Gustavo Gelmini: 'É a zona de desconforto que me conforta'
Esgrimista do tempo e no espaço na dança, como coreografo e realizador de vídeos de cine-dança, Gustavo Gelmini tem pela frente, em sua escrita fílmica um... "Plano-sequência". O termo, que se refere a uma filmagem sem pontuações, de fôlego longo, dá nome ao novo projeto do multiartista por trás de espetáculos como "Casa", "Falta" e "Fauno".
Contemplada pelo Sesc Pulsar, a exposição híbrida feita por ele em duo com o catalão Sergi Arbusà está em gestação para estrar em 19 de outubro na galeria do Sesc Madureira. Fã de Wim Wenders e David Cronenberg, Gelmini aprendeu com eles que a verdade existencial vem do corpo, daí a tensão do físico e a tensão da geografia, numa aposta na força do subúrbio. .
Qual é a noção de espaço que o seu trabalho investiga? Que local Madureira ocupa nessa investigação?
Gustavo Gelmini: Plano-sequência é uma exposição que traz justamente a reflexão dos nossos deslocamentos espaciais internos e externos pelo movimento de corpos e por uma outra percepção de lugar. A galeria será dividida em três salas, para uma narrativa entre a minha obra de projeções de cinedança, trazendo corpos vulneráveis em suas potências, em parceria com Sergi Arbusà, artista catalão. Sua obra traz infláveis plásticos efêmeros que, inflados por ar, criam uma membrana monocromática na arquitetura do espaço interno da sala de exposição. O público é transportado através da experiência sensorial para um ambiente simultaneamente familiar e novo, como barreira de múltiplas realidades. Já a terceira sala será a união de nossas obras, buscando o efeito que procuramos, deslocando percepções entre espaços, de movimentos internos para movimentos externos, onde a linha entre eles passa a não mais existir. Com isso, queremos provocar no público a experiência de olhar de outra forma seus preconceitos e certezas, trazendo o ponto de vista da diferença. Realizar este trabalho no Sesc Madureira faz com que o projeto ganhe uma especial importância, tendo em vista que desloca a perspectiva de onde se espera ter uma galeria de arte na cidade. Hoje, por infelicidade, os centros mais periféricos se afastam da expectativa do centro artístico da cidade, associado normalmente à Zona Sul. Não à toa o trabalho terá parte de sua criação realizada em residência artística no Le Centquatre, um lugar de referência para a arte contemporânea francesa, e que fica justamente numa zona periférica de Paris.
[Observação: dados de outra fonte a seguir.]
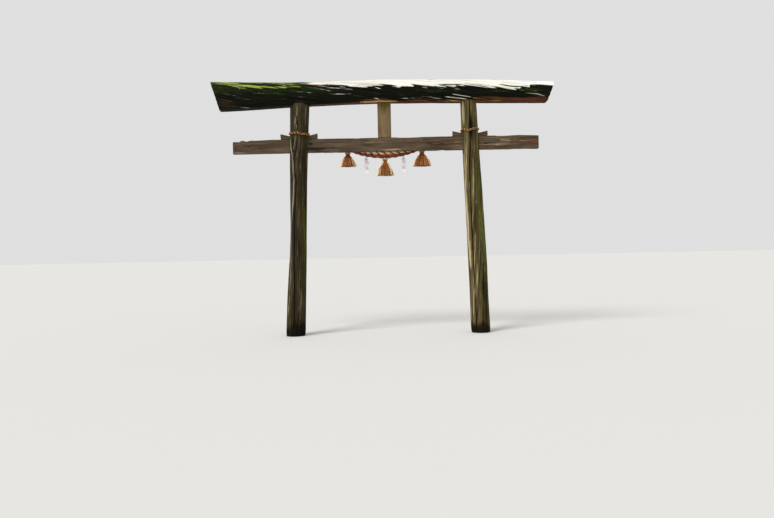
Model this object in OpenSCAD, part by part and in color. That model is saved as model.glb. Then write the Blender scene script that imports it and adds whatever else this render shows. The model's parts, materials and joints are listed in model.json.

Que caminhos a sua conexão com a dança toma nesse processo?
A minha dança é e sempre será uma dança periférica. É a zona de desconforto que me conforta. O que me atrai nessa dança é justamente o encontro com a potência de corpos que se permitem serem vulneráveis como afirmação e como forma de subversão dos lugares de poder.
De que maneia o cinema te equipa para essas investigações híbridas?
Nas minhas pesquisas, fui procurar a dança na história da formação do cinema justamente pela escuta do corpo, afinal, o cineasta Serguei Eisenstein (que consolidou o cinema como expressão artística) foi aluno do teatro corporal de Meyerhold e até mesmo o utilizou para a montagem rítmica de seus filmes. Ou seja, a dança e o cinema é um eterno retorno entre a pulsação do movimento e a emoção que ela traz ao público, para além de seus aspectos narrativos. Ou seja, quando estou coreografando uma peça estou editando, e quando estou editando penso em coreografia. Esses aspectos são indissociáveis. Em "Plano-sequência", essa relação inseparável ganha contornos espaço-temporais com a incrível obra de meu parceiro artístico Sergi Arbusà.